### Recorded information:
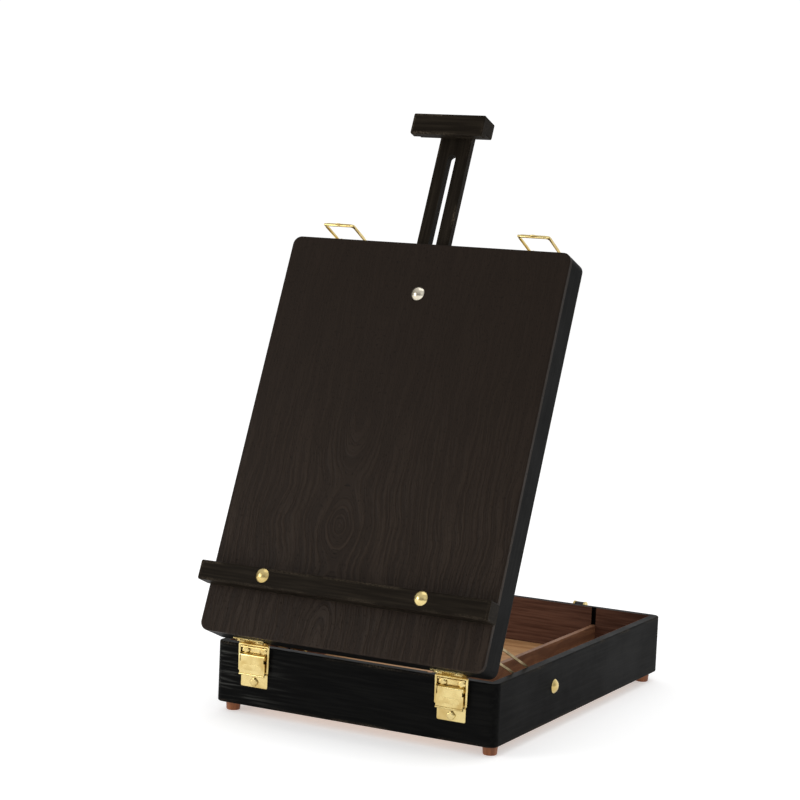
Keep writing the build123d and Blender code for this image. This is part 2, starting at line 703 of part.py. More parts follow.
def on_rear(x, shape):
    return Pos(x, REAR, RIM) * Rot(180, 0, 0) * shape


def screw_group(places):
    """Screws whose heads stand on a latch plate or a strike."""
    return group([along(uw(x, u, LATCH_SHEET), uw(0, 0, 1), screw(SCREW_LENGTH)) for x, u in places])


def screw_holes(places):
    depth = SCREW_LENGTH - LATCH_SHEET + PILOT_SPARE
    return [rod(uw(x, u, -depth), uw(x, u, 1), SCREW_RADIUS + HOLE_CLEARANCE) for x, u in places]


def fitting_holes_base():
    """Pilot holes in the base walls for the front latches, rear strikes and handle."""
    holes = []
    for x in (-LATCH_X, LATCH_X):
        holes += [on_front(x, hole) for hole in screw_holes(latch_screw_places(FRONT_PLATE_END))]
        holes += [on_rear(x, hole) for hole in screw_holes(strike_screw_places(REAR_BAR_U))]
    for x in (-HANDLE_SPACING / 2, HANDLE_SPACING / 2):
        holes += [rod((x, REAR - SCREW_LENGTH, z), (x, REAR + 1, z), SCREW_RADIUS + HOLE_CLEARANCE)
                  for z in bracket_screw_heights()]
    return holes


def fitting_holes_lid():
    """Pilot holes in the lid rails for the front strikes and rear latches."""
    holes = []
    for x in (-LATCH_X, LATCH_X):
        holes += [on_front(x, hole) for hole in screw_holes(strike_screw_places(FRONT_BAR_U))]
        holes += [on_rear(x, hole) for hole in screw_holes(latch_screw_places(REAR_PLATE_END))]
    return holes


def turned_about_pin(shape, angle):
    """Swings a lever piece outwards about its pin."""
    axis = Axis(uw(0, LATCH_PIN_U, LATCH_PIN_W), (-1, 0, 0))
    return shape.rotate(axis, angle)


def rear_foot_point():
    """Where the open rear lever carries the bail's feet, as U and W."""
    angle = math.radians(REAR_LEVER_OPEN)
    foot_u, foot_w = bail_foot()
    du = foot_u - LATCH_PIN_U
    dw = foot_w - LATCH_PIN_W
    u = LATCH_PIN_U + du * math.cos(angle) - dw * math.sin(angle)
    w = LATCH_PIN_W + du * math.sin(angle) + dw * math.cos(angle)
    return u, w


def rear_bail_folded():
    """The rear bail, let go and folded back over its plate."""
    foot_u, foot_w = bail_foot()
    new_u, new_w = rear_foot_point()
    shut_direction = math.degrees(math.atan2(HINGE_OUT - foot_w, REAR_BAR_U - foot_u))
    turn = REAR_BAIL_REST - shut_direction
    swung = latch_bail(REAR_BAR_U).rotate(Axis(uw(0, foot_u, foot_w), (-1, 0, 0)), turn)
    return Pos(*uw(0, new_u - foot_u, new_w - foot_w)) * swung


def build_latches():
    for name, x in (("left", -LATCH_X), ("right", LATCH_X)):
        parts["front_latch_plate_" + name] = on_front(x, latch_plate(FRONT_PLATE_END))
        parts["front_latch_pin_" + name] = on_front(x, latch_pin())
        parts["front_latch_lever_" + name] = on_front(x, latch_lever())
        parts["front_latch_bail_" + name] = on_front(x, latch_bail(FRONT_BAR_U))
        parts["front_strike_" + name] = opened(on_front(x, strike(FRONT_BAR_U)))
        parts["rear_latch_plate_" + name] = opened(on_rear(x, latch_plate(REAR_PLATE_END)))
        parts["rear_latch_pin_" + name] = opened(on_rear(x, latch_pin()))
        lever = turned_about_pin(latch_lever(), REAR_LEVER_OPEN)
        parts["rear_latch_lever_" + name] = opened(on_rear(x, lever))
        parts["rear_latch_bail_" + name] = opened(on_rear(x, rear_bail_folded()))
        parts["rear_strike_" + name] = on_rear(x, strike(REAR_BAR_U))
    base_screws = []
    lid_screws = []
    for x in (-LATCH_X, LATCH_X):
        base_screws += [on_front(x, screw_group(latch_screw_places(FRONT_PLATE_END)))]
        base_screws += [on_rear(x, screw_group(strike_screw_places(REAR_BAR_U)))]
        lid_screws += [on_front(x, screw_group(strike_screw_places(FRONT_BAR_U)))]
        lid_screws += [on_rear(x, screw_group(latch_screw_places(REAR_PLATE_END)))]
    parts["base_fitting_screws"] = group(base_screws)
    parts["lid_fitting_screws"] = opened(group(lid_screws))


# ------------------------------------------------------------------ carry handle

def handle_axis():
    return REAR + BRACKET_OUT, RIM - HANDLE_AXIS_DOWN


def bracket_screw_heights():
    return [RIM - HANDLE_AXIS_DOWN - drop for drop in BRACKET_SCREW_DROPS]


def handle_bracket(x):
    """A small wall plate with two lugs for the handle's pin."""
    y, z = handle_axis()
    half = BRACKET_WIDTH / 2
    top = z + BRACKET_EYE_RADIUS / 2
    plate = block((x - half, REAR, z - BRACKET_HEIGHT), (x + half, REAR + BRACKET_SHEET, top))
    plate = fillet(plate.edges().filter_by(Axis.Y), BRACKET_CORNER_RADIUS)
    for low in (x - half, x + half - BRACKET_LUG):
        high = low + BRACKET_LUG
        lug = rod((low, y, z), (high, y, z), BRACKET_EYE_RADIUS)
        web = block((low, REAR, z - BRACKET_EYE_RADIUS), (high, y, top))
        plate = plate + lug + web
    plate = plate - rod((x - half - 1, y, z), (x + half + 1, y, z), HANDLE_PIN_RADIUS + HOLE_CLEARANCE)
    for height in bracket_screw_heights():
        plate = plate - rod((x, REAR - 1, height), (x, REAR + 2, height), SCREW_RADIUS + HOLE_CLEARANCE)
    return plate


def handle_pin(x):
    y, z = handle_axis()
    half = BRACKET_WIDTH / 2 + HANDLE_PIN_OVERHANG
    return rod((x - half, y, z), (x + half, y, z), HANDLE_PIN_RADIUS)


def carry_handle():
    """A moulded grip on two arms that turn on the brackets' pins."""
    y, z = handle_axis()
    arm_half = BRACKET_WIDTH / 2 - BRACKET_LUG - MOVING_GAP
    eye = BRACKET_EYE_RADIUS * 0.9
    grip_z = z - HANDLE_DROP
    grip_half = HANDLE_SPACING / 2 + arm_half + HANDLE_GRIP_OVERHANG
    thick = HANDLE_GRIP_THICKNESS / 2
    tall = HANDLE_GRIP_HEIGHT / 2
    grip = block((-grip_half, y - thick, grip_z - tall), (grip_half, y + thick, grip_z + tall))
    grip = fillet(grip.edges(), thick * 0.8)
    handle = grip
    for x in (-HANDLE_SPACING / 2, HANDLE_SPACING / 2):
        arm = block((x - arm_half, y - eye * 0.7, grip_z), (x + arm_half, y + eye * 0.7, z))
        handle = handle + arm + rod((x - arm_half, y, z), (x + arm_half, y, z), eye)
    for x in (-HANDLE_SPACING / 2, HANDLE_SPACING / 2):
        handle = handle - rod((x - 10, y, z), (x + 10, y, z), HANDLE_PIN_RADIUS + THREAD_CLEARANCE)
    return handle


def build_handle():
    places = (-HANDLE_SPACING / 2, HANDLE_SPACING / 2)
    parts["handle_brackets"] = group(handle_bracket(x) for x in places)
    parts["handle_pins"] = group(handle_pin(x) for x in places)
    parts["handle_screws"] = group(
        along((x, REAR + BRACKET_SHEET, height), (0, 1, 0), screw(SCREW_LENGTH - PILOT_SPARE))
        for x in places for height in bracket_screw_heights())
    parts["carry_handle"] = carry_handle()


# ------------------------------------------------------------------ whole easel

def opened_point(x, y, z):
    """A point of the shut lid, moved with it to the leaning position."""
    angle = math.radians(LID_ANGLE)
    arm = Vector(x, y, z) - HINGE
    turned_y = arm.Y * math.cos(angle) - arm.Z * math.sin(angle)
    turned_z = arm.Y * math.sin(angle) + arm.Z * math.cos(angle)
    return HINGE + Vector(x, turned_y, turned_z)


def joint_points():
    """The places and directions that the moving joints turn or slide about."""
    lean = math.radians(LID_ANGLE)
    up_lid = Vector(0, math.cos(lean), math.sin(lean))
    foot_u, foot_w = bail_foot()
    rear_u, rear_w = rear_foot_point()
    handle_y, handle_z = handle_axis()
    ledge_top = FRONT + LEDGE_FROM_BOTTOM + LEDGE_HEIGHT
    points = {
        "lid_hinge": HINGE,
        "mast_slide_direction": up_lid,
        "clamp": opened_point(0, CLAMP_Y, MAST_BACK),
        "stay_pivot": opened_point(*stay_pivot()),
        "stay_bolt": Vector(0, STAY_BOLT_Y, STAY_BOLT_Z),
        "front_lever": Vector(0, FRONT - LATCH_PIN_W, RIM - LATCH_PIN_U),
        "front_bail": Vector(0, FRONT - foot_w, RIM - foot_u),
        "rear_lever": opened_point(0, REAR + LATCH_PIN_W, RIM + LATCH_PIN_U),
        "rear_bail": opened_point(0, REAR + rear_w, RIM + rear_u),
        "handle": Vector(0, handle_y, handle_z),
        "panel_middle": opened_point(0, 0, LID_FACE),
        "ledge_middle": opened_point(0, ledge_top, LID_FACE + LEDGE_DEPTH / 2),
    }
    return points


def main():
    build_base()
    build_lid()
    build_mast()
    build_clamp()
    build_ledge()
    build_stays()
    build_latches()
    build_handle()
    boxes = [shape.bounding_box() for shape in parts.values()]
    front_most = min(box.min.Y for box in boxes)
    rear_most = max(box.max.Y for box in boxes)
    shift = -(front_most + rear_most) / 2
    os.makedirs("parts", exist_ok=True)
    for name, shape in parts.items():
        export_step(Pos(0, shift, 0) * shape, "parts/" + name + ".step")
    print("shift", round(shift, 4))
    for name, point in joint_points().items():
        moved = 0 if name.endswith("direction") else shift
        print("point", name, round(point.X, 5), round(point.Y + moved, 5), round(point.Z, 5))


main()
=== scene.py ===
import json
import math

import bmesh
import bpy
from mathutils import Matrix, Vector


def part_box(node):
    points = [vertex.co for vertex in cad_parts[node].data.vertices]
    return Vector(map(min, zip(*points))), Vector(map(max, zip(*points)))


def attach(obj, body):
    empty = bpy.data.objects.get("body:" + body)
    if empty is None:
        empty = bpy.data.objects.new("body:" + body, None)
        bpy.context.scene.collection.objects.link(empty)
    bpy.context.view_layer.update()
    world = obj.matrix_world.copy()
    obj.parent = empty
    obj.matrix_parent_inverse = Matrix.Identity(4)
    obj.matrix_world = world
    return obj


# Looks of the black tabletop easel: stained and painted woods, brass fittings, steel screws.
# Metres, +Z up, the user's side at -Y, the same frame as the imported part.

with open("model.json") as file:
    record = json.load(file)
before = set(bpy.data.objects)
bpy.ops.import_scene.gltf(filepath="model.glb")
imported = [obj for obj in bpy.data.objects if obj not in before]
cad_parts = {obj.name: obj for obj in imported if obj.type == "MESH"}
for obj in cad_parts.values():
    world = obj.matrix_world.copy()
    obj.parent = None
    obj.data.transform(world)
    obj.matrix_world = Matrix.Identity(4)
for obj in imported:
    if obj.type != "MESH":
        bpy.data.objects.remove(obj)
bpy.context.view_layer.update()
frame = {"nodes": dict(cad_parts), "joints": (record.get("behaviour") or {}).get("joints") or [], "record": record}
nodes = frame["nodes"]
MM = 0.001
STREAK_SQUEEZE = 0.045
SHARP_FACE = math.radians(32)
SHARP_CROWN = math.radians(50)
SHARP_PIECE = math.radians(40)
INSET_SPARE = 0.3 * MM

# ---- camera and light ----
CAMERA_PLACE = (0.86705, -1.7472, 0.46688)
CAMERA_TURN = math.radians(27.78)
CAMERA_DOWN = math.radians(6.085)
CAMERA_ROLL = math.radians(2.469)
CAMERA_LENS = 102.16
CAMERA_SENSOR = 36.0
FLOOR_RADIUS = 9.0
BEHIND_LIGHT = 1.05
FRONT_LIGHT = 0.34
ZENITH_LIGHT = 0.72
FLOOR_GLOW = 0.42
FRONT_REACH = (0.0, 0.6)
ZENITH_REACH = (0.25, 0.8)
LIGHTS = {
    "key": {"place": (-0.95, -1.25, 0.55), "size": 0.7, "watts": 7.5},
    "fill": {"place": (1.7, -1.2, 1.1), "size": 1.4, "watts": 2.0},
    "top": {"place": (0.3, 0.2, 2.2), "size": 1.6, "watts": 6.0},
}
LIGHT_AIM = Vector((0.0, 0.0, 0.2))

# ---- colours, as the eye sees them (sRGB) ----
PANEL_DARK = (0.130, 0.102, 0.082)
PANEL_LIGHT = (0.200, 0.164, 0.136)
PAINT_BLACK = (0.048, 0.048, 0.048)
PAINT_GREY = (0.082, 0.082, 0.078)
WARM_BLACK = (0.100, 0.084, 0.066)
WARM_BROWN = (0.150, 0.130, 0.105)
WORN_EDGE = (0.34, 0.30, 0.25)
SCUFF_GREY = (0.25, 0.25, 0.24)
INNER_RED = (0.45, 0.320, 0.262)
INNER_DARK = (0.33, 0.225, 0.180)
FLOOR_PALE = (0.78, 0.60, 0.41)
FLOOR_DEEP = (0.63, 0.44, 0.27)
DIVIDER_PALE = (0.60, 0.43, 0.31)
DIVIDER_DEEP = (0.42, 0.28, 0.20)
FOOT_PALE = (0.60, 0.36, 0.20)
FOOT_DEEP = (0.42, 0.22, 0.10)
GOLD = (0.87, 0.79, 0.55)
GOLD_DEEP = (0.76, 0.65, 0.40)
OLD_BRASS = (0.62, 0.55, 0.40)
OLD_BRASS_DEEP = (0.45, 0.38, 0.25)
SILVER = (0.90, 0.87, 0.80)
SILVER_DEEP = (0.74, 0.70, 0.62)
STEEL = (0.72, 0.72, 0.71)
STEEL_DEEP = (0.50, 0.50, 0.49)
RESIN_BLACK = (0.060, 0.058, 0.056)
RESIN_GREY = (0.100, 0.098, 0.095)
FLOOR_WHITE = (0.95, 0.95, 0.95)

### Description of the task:
Your task is to quote the lines above, beginning with the first and ending with the one that holds "return Pos(x, REAR, RIM)".

### Correct output:
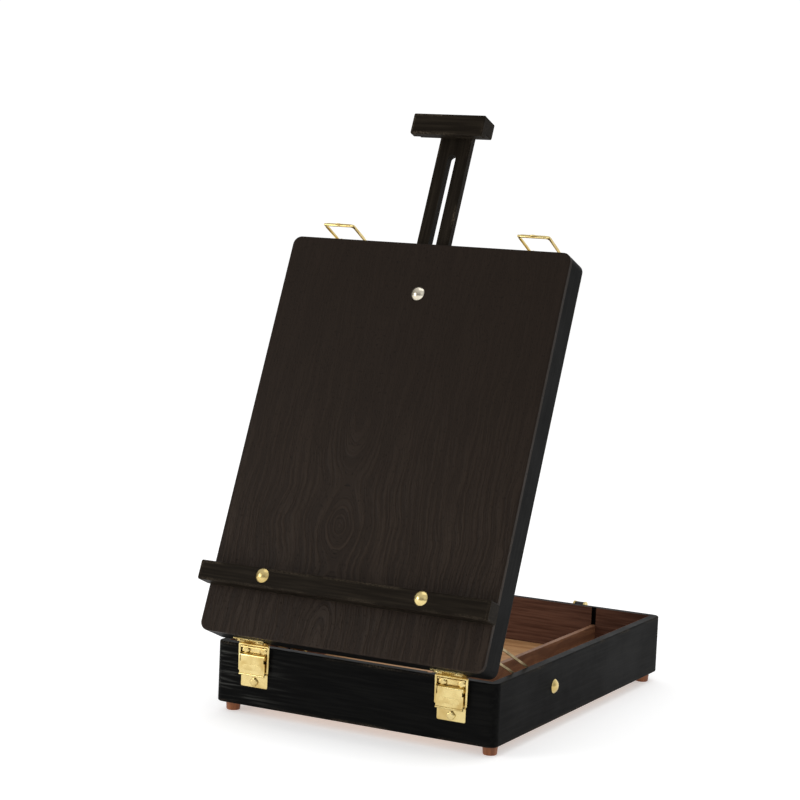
Keep writing the build123d and Blender code for this image. This is part 2, starting at line 703 of part.py. More parts follow.
def on_rear(x, shape):
    return Pos(x, REAR, RIM) * Rot(180, 0, 0) * shape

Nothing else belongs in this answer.